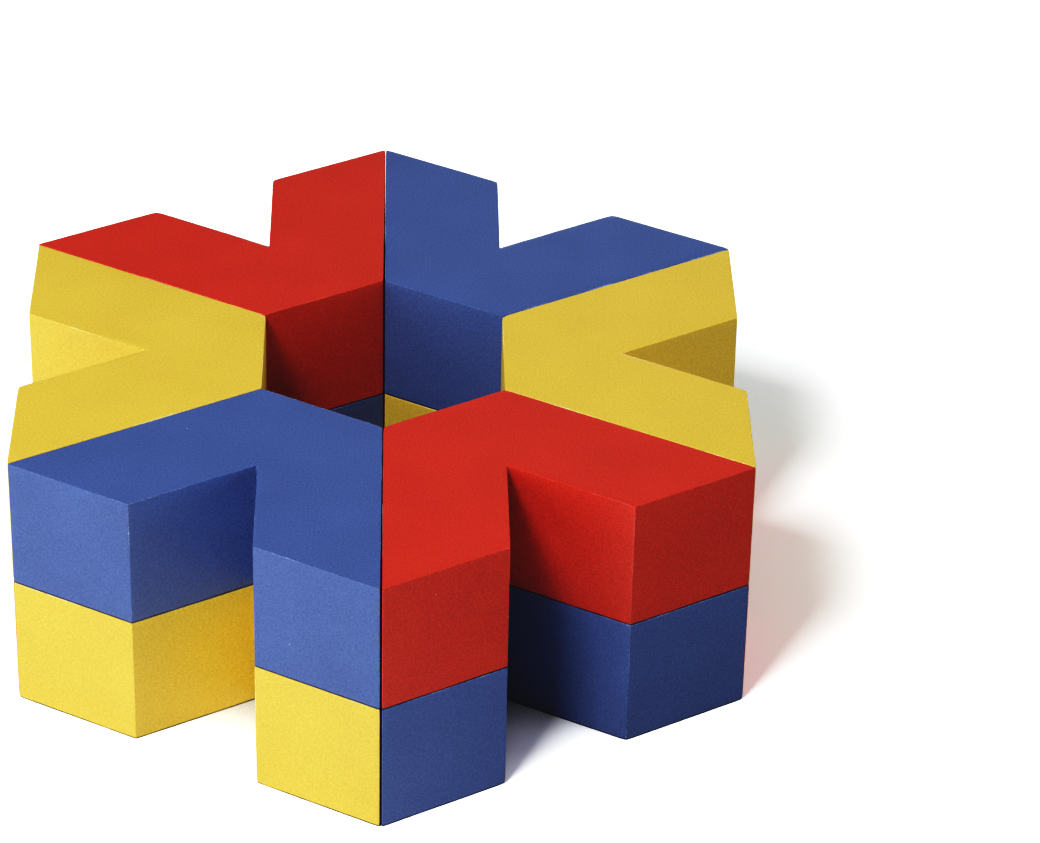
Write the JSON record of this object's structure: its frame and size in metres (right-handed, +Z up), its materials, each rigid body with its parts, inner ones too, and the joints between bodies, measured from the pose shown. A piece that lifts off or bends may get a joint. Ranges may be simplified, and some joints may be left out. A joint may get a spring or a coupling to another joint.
{
  "type": "wooden block puzzle",
  "caption": "V-shaped lacquered wooden blocks stacked in a star-shaped ring around a six-sided well; each block lifts off or pulls out, and blocks nest point to notch.",
  "frame": {"origin": "middle of the ring's footprint, on the table the lower blocks stand on", "axes": "+Z up; -Y is the front, where a seam between two blocks and one point of the star face the viewer; +X to the right. The star is longest along Y, point to point"},
  "size_m": [0.1824, 0.2102, 0.07],
  "materials": {
    "blue_lacquer": "satin cobalt-blue lacquer, fine sprayed stipple, edges lightly sanded",
    "yellow_lacquer": "satin warm-yellow lacquer, fine sprayed stipple, edges lightly sanded",
    "red_lacquer": "satin signal-red lacquer, fine sprayed stipple, edges lightly sanded"
  },
  "bodies": {
    "lower_front_left": {"lower_front_left_block": "yellow_lacquer"},
    "lower_left": {"lower_left_block": "red_lacquer"},
    "lower_back_left": {"lower_back_left_block": "blue_lacquer"},
    "lower_back_right": {"lower_back_right_block": "yellow_lacquer"},
    "lower_right": {"lower_right_block": "red_lacquer"},
    "lower_front_right": {"lower_front_right_block": "blue_lacquer"},
    "upper_front_left": {"upper_front_left_block": "blue_lacquer"},
    "upper_left": {"upper_left_block": "yellow_lacquer"},
    "upper_back_left": {"upper_back_left_block": "red_lacquer"},
    "upper_back_right": {"upper_back_right_block": "blue_lacquer"},
    "upper_right": {"upper_right_block": "yellow_lacquer"},
    "upper_front_right": {"upper_front_right_block": "red_lacquer"}
  },
  "joints": [
    {"name": "lower_left_pull_out", "type": "slide", "parent": "lower_front_left", "child": "lower_left", "axis": [-1, 0, 0], "range_m": [0, 0.07]},
    {"name": "lower_back_left_pull_out", "type": "slide", "parent": "lower_front_left", "child": "lower_back_left", "axis": [-0.5, 0.866, 0], "range_m": [0, 0.07]},
    {"name": "lower_back_right_pull_out", "type": "slide", "parent": "lower_front_left", "child": "lower_back_right", "axis": [0.5, 0.866, 0], "range_m": [0, 0.07]},
    {"name": "lower_right_pull_out", "type": "slide", "parent": "lower_front_left", "child": "lower_right", "axis": [1, 0, 0], "range_m": [0, 0.07]},
    {"name": "lower_front_right_pull_out", "type": "slide", "parent": "lower_front_left", "child": "lower_front_right", "axis": [0.5, -0.866, 0], "range_m": [0, 0.07]},
    {"name": "upper_front_left_lift_off", "type": "slide", "parent": "lower_front_left", "child": "upper_front_left", "axis": [0, 0, 1], "range_m": [0, 0.07]},
    {"name": "upper_left_lift_off", "type": "slide", "parent": "lower_left", "child": "upper_left", "axis": [0, 0, 1], "range_m": [0, 0.07]},
    {"name": "upper_back_left_lift_off", "type": "slide", "parent": "lower_back_left", "child": "upper_back_left", "axis": [0, 0, 1], "range_m": [0, 0.07]},
    {"name": "upper_back_right_lift_off", "type": "slide", "parent": "lower_back_right", "child": "upper_back_right", "axis": [0, 0, 1], "range_m": [0, 0.07]},
    {"name": "upper_right_lift_off", "type": "slide", "parent": "lower_right", "child": "upper_right", "axis": [0, 0, 1], "range_m": [0, 0.07]},
    {"name": "upper_front_right_lift_off", "type": "slide", "parent": "lower_front_right", "child": "upper_front_right", "axis": [0, 0, 1], "range_m": [0, 0.07]}
  ]
}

**Exercise description**
Reproduce the complete set of lines precisely as supplied.

**Exercise result**
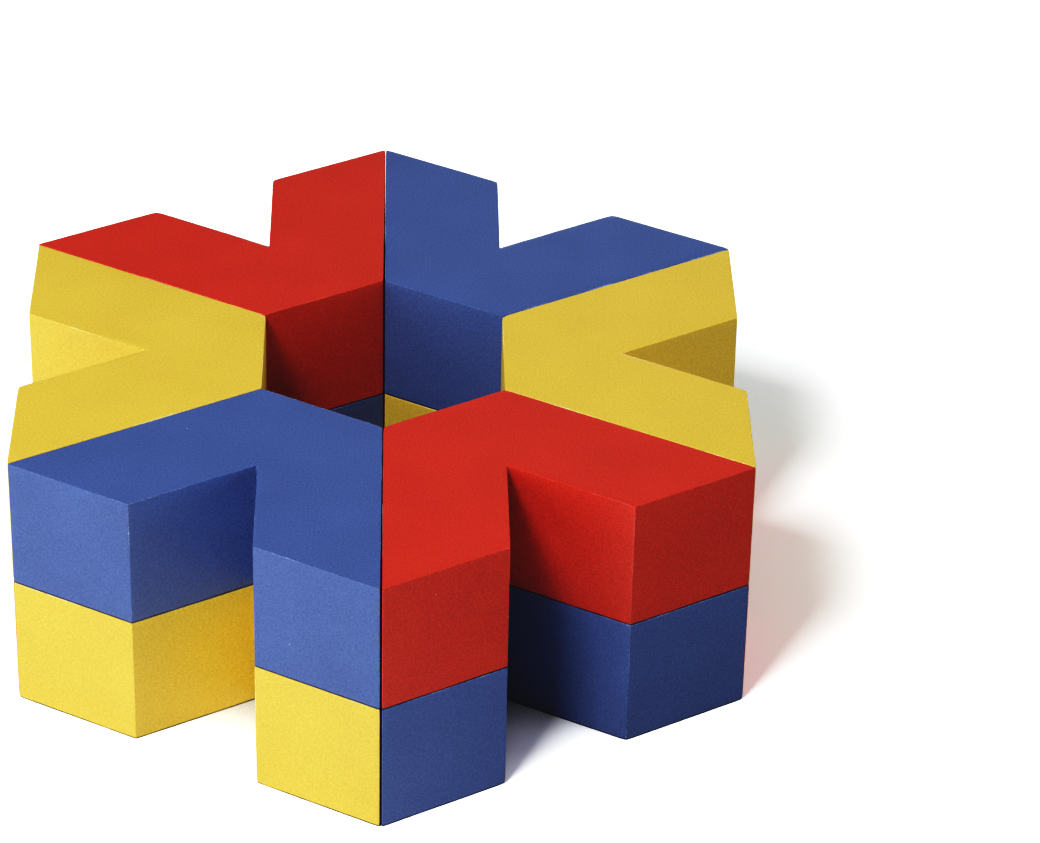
Write the JSON record of this object's structure: its frame and size in metres (right-handed, +Z up), its materials, each rigid body with its parts, inner ones too, and the joints between bodies, measured from the pose shown. A piece that lifts off or bends may get a joint. Ranges may be simplified, and some joints may be left out. A joint may get a spring or a coupling to another joint.
{
  "type": "wooden block puzzle",
  "caption": "V-shaped lacquered wooden blocks stacked in a star-shaped ring around a six-sided well; each block lifts off or pulls out, and blocks nest point to notch.",
  "frame": {"origin": "middle of the ring's footprint, on the table the lower blocks stand on", "axes": "+Z up; -Y is the front, where a seam between two blocks and one point of the star face the viewer; +X to the right. The star is longest along Y, point to point"},
  "size_m": [0.1824, 0.2102, 0.07],
  "materials": {
    "blue_lacquer": "satin cobalt-blue lacquer, fine sprayed stipple, edges lightly sanded",
    "yellow_lacquer": "satin warm-yellow lacquer, fine sprayed stipple, edges lightly sanded",
    "red_lacquer": "satin signal-red lacquer, fine sprayed stipple, edges lightly sanded"
  },
  "bodies": {
    "lower_front_left": {"lower_front_left_block": "yellow_lacquer"},
    "lower_left": {"lower_left_block": "red_lacquer"},
    "lower_back_left": {"lower_back_left_block": "blue_lacquer"},
    "lower_back_right": {"lower_back_right_block": "yellow_lacquer"},
    "lower_right": {"lower_right_block": "red_lacquer"},
    "lower_front_right": {"lower_front_right_block": "blue_lacquer"},
    "upper_front_left": {"upper_front_left_block": "blue_lacquer"},
    "upper_left": {"upper_left_block": "yellow_lacquer"},
    "upper_back_left": {"upper_back_left_block": "red_lacquer"},
    "upper_back_right": {"upper_back_right_block": "blue_lacquer"},
    "upper_right": {"upper_right_block": "yellow_lacquer"},
    "upper_front_right": {"upper_front_right_block": "red_lacquer"}
  },
  "joints": [
    {"name": "lower_left_pull_out", "type": "slide", "parent": "lower_front_left", "child": "lower_left", "axis": [-1, 0, 0], "range_m": [0, 0.07]},
    {"name": "lower_back_left_pull_out", "type": "slide", "parent": "lower_front_left", "child": "lower_back_left", "axis": [-0.5, 0.866, 0], "range_m": [0, 0.07]},
    {"name": "lower_back_right_pull_out", "type": "slide", "parent": "lower_front_left", "child": "lower_back_right", "axis": [0.5, 0.866, 0], "range_m": [0, 0.07]},
    {"name": "lower_right_pull_out", "type": "slide", "parent": "lower_front_left", "child": "lower_right", "axis": [1, 0, 0], "range_m": [0, 0.07]},
    {"name": "lower_front_right_pull_out", "type": "slide", "parent": "lower_front_left", "child": "lower_front_right", "axis": [0.5, -0.866, 0], "range_m": [0, 0.07]},
    {"name": "upper_front_left_lift_off", "type": "slide", "parent": "lower_front_left", "child": "upper_front_left", "axis": [0, 0, 1], "range_m": [0, 0.07]},
    {"name": "upper_left_lift_off", "type": "slide", "parent": "lower_left", "child": "upper_left", "axis": [0, 0, 1], "range_m": [0, 0.07]},
    {"name": "upper_back_left_lift_off", "type": "slide", "parent": "lower_back_left", "child": "upper_back_left", "axis": [0, 0, 1], "range_m": [0, 0.07]},
    {"name": "upper_back_right_lift_off", "type": "slide", "parent": "lower_back_right", "child": "upper_back_right", "axis": [0, 0, 1], "range_m": [0, 0.07]},
    {"name": "upper_right_lift_off", "type": "slide", "parent": "lower_right", "child": "upper_right", "axis": [0, 0, 1], "range_m": [0, 0.07]},
    {"name": "upper_front_right_lift_off", "type": "slide", "parent": "lower_front_right", "child": "upper_front_right", "axis": [0, 0, 1], "range_m": [0, 0.07]}
  ]
}